** Excerpted records **
____

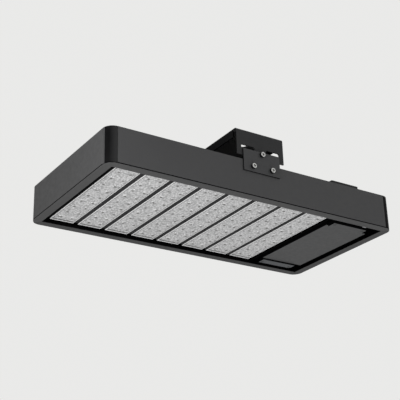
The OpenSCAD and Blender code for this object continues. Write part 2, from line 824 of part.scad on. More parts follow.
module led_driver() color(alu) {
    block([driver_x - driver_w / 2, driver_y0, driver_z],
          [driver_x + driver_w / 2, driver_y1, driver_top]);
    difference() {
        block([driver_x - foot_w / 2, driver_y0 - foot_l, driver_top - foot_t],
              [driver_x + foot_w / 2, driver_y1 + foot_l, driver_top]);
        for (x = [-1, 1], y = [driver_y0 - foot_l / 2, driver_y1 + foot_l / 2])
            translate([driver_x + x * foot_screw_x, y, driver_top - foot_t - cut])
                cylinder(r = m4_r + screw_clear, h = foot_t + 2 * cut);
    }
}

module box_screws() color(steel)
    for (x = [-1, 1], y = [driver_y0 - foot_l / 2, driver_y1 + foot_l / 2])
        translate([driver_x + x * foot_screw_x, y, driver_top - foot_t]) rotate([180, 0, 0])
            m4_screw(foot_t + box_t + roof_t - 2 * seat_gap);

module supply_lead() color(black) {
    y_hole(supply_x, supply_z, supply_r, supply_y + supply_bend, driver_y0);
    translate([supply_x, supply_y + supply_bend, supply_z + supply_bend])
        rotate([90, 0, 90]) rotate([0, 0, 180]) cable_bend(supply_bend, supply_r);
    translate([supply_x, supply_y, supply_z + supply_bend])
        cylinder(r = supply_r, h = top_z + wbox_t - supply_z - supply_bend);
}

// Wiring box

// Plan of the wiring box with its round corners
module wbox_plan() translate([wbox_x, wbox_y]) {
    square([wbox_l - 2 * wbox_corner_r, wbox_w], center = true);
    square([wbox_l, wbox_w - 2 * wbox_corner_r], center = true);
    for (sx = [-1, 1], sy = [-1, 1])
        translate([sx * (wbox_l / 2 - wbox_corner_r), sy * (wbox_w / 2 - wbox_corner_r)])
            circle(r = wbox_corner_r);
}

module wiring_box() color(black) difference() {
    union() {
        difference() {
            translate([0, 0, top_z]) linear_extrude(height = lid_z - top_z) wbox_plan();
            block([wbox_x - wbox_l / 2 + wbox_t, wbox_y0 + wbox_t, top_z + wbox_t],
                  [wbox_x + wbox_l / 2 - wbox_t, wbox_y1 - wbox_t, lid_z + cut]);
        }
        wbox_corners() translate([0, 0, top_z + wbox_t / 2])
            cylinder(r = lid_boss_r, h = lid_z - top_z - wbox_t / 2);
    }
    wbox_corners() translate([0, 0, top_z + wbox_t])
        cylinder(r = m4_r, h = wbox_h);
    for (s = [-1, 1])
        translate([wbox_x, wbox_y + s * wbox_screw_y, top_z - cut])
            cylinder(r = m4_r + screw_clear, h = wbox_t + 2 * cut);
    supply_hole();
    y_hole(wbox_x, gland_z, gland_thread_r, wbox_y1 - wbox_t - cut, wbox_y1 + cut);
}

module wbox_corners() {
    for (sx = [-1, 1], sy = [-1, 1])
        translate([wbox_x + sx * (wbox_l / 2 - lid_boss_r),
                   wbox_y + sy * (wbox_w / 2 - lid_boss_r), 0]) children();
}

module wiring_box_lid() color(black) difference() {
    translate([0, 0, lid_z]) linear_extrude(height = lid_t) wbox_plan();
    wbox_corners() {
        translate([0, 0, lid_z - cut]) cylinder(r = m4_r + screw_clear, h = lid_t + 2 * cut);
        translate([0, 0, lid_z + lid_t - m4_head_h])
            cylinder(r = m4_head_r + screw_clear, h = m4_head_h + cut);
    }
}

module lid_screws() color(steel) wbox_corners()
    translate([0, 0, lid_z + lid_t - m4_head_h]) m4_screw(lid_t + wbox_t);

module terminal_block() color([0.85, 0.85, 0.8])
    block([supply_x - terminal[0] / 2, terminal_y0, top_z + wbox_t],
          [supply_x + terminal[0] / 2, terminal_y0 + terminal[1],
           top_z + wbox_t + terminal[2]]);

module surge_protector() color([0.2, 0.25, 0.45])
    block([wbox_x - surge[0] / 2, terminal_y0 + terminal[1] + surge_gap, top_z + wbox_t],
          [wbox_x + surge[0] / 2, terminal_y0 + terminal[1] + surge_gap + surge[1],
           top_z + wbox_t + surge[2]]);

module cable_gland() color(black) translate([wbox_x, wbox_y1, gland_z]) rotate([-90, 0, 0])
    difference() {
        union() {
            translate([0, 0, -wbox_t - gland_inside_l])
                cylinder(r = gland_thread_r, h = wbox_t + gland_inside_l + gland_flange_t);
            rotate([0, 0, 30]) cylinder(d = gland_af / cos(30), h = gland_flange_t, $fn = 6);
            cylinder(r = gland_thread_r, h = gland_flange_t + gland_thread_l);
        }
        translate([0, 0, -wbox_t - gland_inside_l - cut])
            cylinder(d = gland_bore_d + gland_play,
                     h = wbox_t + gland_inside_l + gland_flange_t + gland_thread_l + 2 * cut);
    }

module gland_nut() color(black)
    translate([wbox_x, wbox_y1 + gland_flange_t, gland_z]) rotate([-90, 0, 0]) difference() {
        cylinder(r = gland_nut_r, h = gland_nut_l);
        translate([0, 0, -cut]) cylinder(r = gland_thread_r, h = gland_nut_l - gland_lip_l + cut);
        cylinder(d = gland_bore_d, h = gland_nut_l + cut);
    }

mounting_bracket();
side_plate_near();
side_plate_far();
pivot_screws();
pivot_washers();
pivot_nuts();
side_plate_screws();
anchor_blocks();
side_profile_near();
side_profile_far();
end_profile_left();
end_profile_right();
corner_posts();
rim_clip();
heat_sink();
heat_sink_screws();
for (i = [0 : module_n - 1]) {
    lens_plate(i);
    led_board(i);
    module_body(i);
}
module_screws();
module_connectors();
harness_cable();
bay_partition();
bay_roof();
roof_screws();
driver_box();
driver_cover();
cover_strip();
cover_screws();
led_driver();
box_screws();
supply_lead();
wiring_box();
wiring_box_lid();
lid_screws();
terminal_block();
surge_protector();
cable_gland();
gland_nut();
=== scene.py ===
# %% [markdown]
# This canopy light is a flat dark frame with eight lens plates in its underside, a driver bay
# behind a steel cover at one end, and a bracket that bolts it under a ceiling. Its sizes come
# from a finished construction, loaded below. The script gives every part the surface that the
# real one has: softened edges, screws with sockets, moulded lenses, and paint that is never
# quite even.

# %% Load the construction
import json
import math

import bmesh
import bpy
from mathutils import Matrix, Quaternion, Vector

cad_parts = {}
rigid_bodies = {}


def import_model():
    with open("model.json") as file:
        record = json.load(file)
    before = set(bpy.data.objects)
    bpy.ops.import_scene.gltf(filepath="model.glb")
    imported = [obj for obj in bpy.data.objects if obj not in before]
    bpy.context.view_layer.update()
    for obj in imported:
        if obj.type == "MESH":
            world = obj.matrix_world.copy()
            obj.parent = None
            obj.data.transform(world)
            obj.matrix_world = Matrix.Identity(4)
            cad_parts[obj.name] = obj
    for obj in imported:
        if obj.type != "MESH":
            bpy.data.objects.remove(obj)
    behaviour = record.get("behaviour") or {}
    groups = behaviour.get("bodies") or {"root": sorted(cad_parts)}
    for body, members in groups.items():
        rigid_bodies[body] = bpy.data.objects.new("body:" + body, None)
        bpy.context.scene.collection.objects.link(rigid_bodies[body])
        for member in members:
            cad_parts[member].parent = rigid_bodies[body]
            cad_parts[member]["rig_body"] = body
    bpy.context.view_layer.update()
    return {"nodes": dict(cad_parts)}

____

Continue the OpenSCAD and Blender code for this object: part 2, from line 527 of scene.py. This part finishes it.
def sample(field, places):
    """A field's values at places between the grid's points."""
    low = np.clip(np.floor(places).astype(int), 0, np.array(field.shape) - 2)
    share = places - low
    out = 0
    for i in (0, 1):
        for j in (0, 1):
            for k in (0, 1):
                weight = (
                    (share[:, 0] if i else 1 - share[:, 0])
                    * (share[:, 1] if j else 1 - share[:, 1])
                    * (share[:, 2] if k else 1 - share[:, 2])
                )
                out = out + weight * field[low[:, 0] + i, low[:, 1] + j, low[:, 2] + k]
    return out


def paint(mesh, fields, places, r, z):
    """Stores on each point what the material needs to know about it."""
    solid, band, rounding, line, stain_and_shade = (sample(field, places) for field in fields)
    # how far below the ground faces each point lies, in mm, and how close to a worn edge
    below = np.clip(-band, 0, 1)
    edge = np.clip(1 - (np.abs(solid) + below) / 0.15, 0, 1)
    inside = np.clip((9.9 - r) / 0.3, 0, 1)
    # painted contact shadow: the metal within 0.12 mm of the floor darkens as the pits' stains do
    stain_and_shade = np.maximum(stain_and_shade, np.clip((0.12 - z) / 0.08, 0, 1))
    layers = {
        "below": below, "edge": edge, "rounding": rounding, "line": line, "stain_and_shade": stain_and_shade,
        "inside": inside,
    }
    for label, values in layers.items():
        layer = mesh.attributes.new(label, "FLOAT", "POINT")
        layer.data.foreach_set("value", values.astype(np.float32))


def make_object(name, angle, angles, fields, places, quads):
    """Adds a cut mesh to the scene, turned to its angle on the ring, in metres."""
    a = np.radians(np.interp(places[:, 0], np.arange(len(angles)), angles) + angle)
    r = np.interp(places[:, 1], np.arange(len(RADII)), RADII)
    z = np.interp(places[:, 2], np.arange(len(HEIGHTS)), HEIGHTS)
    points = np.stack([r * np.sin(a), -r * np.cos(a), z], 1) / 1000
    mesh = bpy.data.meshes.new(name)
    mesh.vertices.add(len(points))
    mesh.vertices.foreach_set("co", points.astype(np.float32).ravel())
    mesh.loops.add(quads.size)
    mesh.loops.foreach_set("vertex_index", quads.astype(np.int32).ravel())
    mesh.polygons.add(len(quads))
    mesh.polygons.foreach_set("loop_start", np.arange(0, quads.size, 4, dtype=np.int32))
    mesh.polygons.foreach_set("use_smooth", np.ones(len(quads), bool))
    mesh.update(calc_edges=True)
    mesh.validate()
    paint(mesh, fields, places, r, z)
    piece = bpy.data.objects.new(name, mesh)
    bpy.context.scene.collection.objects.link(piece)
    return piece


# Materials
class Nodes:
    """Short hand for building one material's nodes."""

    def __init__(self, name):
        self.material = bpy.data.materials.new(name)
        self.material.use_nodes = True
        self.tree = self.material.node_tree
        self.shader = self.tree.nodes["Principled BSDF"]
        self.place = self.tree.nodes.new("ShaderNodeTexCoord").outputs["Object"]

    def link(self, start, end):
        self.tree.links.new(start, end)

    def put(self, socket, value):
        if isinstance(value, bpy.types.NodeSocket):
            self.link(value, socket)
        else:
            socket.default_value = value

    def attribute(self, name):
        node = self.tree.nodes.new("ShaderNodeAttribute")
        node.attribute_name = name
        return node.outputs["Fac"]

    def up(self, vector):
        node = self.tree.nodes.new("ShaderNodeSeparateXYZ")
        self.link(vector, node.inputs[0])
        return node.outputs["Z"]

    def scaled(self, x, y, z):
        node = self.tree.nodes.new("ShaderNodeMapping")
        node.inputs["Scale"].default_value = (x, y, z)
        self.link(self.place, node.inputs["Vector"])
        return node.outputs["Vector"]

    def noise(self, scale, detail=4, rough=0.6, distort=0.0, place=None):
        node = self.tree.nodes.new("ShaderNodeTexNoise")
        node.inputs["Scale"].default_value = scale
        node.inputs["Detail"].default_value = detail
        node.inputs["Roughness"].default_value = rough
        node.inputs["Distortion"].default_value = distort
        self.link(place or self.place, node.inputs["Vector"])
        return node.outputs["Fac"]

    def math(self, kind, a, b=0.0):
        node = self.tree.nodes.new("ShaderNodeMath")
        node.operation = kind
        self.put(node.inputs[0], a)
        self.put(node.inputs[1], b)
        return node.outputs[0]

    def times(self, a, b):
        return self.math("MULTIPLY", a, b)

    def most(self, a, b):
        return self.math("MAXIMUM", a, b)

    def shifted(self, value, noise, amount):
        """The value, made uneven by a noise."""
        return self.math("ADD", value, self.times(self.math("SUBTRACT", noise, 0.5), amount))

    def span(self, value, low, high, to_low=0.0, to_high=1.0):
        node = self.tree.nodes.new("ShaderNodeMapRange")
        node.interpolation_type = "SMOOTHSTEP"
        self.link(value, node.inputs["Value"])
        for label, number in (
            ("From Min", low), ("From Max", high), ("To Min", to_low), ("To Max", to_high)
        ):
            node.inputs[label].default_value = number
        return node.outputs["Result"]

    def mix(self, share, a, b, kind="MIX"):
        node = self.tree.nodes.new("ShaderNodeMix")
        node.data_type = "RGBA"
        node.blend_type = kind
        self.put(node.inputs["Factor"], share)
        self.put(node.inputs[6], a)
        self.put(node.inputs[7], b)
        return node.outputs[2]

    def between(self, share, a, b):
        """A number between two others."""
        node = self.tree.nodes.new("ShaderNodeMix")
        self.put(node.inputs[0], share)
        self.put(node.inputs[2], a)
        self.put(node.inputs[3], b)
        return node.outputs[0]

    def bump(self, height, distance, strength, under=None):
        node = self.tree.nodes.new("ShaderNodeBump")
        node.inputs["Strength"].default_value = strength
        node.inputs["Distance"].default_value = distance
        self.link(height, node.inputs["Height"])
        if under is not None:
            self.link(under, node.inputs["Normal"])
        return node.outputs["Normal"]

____

Output exactly the lines of the material above from the one containing "module gland_nut() color(black)" up to and including the one containing "obj.parent = None".

** Task answer **
module gland_nut() color(black)
    translate([wbox_x, wbox_y1 + gland_flange_t, gland_z]) rotate([-90, 0, 0]) difference() {
        cylinder(r = gland_nut_r, h = gland_nut_l);
        translate([0, 0, -cut]) cylinder(r = gland_thread_r, h = gland_nut_l - gland_lip_l + cut);
        cylinder(d = gland_bore_d, h = gland_nut_l + cut);
    }

mounting_bracket();
side_plate_near();
side_plate_far();
pivot_screws();
pivot_washers();
pivot_nuts();
side_plate_screws();
anchor_blocks();
side_profile_near();
side_profile_far();
end_profile_left();
end_profile_right();
corner_posts();
rim_clip();
heat_sink();
heat_sink_screws();
for (i = [0 : module_n - 1]) {
    lens_plate(i);
    led_board(i);
    module_body(i);
}
module_screws();
module_connectors();
harness_cable();
bay_partition();
bay_roof();
roof_screws();
driver_box();
driver_cover();
cover_strip();
cover_screws();
led_driver();
box_screws();
supply_lead();
wiring_box();
wiring_box_lid();
lid_screws();
terminal_block();
surge_protector();
cable_gland();
gland_nut();
=== scene.py ===
# %% [markdown]
# This canopy light is a flat dark frame with eight lens plates in its underside, a driver bay
# behind a steel cover at one end, and a bracket that bolts it under a ceiling. Its sizes come
# from a finished construction, loaded below. The script gives every part the surface that the
# real one has: softened edges, screws with sockets, moulded lenses, and paint that is never
# quite even.

# %% Load the construction
import json
import math

import bmesh
import bpy
from mathutils import Matrix, Quaternion, Vector

cad_parts = {}
rigid_bodies = {}


def import_model():
    with open("model.json") as file:
        record = json.load(file)
    before = set(bpy.data.objects)
    bpy.ops.import_scene.gltf(filepath="model.glb")
    imported = [obj for obj in bpy.data.objects if obj not in before]
    bpy.context.view_layer.update()
    for obj in imported:
        if obj.type == "MESH":
            world = obj.matrix_world.copy()
            obj.parent = None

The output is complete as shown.